Blend it up, serve with love and enjoy! Oh, and damiana is widely considered a potent aphrodisiac so best to enjoy your Brown-Garitas with friends!

If you’d like to learn more about cooking with Baja foods please contact us about our Cooking Adventures Week here in Todos Santos. It features fun, informative classes with both Chef Dany and Chef Iker, as well as lots of time in the glorious nature of Baja, checking out the bounty of the ocean and desert.

Thanks to Janine Wall for her help with this article.

© Copyright Sergio and Bryan Jauregui, Casa Payaso S de RL de CV, 2012

The Saints of Todos Santos: Chef Iker Algorri

Would it make you feel any better about vacationing in Mexico if you had a federal agent serving you all your meals? Then come on down to Todos Santos because Café Brown has the solution for you! Owner/Chef Iker Algorri worked as a federal agent for the state of Baja California Sur for 12 years before hanging up his badge and picking up a spatula to turn out some of the best home-cooked Mexican food you can find anywhere.

It was the agent’s instinct for survival that led him to cooking in the first place. “My mother hated to cook, so at our house we had the eternal picnic. Sandwiches, tuna salad, peanut butter. So I started cooking just to have something besides picnic food. The more sandwiches she made the more I applied myself in the kitchen. Seeing how serious I was, she finally relented and hired a cook. But not just any cook. She hired a Tlaxcaltecan woman – someone with absolutely no Spanish blood in her – who really knew how to make the great traditional dishes of Mexico. I learned an incredible amount from her, then later got the confidence to modify and create and really make things my own. It’s this blend of traditional Mexico and experimentation that I love to serve our guests at Café Brown.”

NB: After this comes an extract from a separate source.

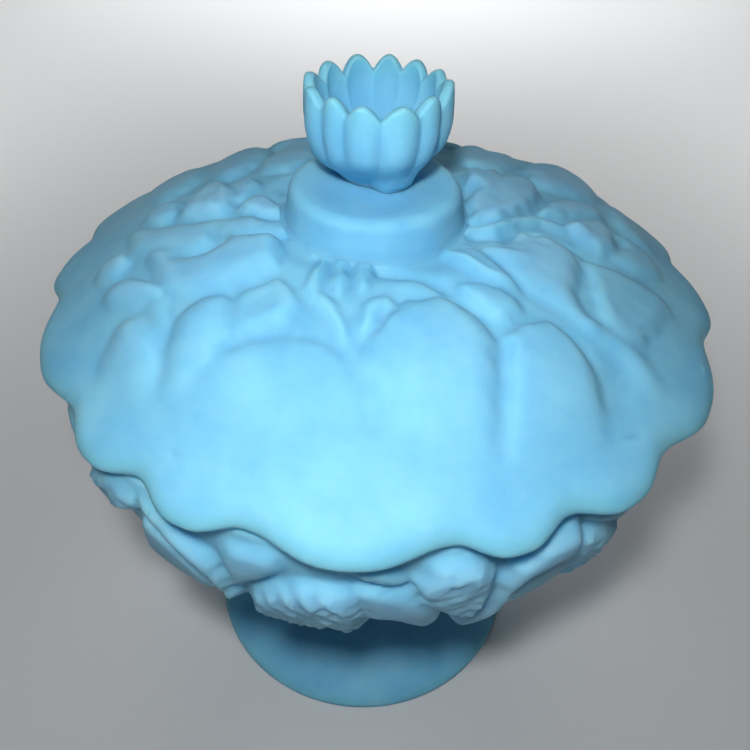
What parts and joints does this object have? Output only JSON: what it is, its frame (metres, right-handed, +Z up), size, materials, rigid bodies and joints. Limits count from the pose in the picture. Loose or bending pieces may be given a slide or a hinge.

Iker grew up in Mexico City and moved to Baja in 1983 to start a career that took him all over the peninsula. In addition to his 12 years as a federal agent, Iker also worked as a translator for the court (like many Mexico City kids, he was fluent in English by the time he graduated from high school), an official with the Registry of Motor Vehicles, a Mexican ATF agent, and as a Customs officer. He even got a law degree and worked as a lawyer. In short, Iker served as all those people that you love to hate, which makes it all the more amazing that Iker and Café Brown together are two of the most-loved institutions in town.

While Iker’s mother indirectly got him interested in cooking, his father directly got him invested in Café Brown. When visiting Iker in La Paz in 2000, his dad took a side trip to Todos Santos and promptly announced, “Now I know where I’m going to die.” (Todos Santos often has that effect – ask all the residents who now have extended family living here!) Iker finished up 20 years with the government, took early retirement, and opened Café Brown with his dad in 2003. It was one of the first arts-oriented cafes in town, and has always featured live music/great recorded music, works by local artists, drumming circles, Spanish-language movies, lots of dancing and of course, cooking classes and the Cooking Adventures Week with Todos Santos Eco Adventures. That there is fabulous food is a given. Iker’s motto is “Happiness is only real when it’s shared” and sharing happiness is what the Café Brown experience is all about. And of course, it’s all perfectly safe with Federal Agent/Chef Iker running the show!